=== Challenge ===
Of the material below, the lines to be retyped are those from the line containing "return mesh" through the line containing "bpy.context.view_layer.update()", inclusive; reproduce them exactly.

[Start of Source data]

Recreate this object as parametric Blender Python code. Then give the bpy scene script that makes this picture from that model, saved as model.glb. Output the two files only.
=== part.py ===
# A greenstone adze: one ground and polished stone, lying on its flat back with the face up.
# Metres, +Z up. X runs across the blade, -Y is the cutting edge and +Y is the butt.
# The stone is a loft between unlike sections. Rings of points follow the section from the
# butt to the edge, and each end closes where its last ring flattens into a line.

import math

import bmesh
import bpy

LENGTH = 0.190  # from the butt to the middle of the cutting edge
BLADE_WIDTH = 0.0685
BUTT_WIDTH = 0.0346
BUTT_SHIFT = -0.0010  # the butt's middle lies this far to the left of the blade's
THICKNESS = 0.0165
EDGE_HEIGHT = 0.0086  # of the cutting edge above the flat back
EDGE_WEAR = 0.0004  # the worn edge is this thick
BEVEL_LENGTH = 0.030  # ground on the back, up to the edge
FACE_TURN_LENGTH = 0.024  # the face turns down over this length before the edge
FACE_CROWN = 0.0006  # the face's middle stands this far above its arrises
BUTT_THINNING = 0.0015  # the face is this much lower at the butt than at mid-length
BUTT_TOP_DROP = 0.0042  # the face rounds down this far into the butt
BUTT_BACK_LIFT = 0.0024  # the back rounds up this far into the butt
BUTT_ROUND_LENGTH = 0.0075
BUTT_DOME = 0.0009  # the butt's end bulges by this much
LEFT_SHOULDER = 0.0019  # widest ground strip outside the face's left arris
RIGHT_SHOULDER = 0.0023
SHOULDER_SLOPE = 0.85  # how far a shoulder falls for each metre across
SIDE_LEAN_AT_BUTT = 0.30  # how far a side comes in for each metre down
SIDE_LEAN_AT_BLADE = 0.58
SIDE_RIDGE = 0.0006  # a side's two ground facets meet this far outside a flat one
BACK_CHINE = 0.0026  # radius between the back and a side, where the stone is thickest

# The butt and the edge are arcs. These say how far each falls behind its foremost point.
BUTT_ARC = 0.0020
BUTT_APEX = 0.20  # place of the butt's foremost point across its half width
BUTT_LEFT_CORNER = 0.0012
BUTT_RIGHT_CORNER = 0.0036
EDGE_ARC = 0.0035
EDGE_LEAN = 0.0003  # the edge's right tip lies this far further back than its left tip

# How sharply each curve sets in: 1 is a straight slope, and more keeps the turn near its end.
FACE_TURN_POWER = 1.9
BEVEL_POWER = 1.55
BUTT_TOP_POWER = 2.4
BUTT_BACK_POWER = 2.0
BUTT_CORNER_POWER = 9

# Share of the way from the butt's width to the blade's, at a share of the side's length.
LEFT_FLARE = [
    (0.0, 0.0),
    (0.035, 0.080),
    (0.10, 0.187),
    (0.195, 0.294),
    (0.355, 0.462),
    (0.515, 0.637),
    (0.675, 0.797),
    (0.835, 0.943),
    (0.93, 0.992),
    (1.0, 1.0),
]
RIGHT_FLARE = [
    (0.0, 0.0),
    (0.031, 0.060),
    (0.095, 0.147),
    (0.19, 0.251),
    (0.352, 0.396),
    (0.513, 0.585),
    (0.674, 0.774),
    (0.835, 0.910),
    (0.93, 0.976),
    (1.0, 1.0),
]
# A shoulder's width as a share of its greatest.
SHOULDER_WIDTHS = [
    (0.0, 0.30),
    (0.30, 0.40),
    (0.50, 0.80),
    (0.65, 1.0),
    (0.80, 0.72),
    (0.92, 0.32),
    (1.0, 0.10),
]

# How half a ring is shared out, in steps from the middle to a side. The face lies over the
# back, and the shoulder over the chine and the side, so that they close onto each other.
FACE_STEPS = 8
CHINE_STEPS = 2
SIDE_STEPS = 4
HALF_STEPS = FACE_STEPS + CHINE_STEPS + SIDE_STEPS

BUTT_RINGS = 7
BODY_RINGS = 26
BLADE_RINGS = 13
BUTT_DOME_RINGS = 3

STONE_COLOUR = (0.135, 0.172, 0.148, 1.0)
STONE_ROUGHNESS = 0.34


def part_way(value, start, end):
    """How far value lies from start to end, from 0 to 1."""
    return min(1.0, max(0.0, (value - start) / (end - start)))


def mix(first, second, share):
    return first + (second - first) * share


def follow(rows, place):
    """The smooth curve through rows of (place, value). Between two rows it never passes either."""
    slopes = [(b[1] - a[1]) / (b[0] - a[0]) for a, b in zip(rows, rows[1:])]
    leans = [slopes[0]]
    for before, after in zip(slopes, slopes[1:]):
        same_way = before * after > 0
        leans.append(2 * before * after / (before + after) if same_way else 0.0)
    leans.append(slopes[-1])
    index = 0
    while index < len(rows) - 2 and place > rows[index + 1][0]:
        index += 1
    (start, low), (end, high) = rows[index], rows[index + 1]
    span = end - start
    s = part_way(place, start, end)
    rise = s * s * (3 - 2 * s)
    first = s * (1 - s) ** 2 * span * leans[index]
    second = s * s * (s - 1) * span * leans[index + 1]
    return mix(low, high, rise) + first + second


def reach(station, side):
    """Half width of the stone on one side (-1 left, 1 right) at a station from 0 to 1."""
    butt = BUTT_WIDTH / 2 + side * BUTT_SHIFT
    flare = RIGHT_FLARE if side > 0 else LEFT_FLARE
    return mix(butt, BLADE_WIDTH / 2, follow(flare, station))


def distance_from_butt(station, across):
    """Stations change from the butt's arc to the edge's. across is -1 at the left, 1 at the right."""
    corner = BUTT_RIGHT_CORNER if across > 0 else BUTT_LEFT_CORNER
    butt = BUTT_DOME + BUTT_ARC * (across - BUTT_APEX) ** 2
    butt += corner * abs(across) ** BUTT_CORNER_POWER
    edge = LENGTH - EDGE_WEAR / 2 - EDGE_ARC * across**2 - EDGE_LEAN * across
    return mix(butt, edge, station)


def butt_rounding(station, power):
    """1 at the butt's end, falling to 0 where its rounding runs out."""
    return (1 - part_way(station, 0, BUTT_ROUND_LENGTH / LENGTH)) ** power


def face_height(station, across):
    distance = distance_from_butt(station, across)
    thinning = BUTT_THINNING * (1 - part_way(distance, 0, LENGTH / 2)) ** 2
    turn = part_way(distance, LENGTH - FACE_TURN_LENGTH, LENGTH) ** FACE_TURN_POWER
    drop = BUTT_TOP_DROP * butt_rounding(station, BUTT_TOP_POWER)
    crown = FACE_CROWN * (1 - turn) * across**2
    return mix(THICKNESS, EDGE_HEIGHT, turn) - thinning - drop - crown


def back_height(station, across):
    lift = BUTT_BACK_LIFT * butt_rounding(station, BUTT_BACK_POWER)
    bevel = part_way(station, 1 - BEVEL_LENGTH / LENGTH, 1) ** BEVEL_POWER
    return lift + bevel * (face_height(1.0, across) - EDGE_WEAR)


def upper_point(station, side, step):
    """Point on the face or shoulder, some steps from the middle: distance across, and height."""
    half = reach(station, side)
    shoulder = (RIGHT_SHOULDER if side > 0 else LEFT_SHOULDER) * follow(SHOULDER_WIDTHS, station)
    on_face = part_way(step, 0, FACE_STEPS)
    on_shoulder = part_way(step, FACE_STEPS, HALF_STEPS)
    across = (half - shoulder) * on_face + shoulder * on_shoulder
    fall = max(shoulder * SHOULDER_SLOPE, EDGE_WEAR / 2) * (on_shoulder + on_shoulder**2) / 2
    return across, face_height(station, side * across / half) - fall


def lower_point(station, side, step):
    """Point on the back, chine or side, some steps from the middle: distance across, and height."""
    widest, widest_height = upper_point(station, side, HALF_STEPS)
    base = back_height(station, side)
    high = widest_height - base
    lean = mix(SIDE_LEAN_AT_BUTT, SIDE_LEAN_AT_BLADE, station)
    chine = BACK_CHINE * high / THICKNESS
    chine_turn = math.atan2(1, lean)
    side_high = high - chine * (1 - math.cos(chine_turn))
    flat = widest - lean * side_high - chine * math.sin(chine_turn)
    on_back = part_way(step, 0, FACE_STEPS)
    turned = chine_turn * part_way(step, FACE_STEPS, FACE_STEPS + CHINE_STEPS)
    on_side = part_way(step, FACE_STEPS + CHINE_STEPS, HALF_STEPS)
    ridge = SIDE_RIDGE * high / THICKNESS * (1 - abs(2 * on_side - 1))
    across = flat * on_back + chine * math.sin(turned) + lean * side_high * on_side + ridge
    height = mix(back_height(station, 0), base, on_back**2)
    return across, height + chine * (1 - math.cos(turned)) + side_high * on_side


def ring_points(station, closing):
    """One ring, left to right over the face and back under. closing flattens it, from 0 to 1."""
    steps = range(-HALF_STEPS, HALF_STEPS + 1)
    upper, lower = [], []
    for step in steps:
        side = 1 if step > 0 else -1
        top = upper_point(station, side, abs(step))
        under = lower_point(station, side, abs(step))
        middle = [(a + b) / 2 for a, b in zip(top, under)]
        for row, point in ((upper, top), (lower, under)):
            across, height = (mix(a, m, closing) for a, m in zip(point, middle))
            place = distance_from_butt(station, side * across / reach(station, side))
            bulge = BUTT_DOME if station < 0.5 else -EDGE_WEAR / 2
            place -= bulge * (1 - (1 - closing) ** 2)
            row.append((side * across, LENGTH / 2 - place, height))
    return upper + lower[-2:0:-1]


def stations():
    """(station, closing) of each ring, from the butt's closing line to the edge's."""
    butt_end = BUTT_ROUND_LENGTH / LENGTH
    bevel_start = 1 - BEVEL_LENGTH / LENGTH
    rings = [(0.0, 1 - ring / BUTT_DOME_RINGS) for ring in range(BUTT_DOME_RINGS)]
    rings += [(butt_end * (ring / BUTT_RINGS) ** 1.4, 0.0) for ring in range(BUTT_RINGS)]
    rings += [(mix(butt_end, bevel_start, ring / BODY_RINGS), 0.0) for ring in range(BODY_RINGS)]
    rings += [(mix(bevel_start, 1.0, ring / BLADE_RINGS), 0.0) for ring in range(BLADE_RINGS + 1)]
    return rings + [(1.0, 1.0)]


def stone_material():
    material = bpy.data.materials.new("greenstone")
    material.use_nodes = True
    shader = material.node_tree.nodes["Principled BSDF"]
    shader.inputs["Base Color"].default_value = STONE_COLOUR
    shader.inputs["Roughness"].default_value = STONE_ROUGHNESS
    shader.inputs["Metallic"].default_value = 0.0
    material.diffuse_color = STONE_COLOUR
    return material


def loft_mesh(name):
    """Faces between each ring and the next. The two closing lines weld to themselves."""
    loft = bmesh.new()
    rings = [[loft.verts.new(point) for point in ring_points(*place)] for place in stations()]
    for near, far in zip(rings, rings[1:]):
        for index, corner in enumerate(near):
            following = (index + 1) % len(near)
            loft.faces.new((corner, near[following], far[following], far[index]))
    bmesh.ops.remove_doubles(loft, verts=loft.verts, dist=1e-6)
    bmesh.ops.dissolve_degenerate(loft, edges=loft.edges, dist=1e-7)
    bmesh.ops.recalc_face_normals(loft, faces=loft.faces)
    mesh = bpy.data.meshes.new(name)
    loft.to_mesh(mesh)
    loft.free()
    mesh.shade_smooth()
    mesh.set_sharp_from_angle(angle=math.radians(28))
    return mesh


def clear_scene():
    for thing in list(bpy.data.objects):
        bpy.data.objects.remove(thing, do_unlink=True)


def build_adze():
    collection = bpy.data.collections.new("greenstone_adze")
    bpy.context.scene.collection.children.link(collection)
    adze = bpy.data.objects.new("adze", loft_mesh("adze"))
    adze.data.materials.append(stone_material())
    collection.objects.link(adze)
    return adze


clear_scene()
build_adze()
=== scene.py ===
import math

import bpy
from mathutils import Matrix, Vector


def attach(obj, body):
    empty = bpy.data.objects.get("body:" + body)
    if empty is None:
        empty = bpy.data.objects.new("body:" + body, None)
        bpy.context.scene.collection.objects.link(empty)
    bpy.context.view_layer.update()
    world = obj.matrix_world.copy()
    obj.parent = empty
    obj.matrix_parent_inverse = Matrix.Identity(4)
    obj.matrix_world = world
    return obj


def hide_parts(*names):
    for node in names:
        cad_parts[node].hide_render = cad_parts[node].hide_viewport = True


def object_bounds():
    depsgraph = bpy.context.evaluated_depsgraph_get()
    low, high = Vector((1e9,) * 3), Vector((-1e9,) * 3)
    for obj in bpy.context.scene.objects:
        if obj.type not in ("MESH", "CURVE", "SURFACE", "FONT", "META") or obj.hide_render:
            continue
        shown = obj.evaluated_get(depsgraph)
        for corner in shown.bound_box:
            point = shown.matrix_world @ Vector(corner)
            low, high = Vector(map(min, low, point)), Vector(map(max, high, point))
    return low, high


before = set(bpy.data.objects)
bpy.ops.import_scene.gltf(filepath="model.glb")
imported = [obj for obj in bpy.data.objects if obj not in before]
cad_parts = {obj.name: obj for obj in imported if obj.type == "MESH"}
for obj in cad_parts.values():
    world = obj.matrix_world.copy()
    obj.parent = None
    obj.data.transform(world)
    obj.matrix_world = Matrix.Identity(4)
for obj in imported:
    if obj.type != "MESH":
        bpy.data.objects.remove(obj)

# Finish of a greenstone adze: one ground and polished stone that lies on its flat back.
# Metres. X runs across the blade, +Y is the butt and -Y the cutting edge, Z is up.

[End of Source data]

=== Task result ===
    return mesh


def clear_scene():
    for thing in list(bpy.data.objects):
        bpy.data.objects.remove(thing, do_unlink=True)


def build_adze():
    collection = bpy.data.collections.new("greenstone_adze")
    bpy.context.scene.collection.children.link(collection)
    adze = bpy.data.objects.new("adze", loft_mesh("adze"))
    adze.data.materials.append(stone_material())
    collection.objects.link(adze)
    return adze


clear_scene()
build_adze()
=== scene.py ===
import math

import bpy
from mathutils import Matrix, Vector


def attach(obj, body):
    empty = bpy.data.objects.get("body:" + body)
    if empty is None:
        empty = bpy.data.objects.new("body:" + body, None)
        bpy.context.scene.collection.objects.link(empty)
    bpy.context.view_layer.update()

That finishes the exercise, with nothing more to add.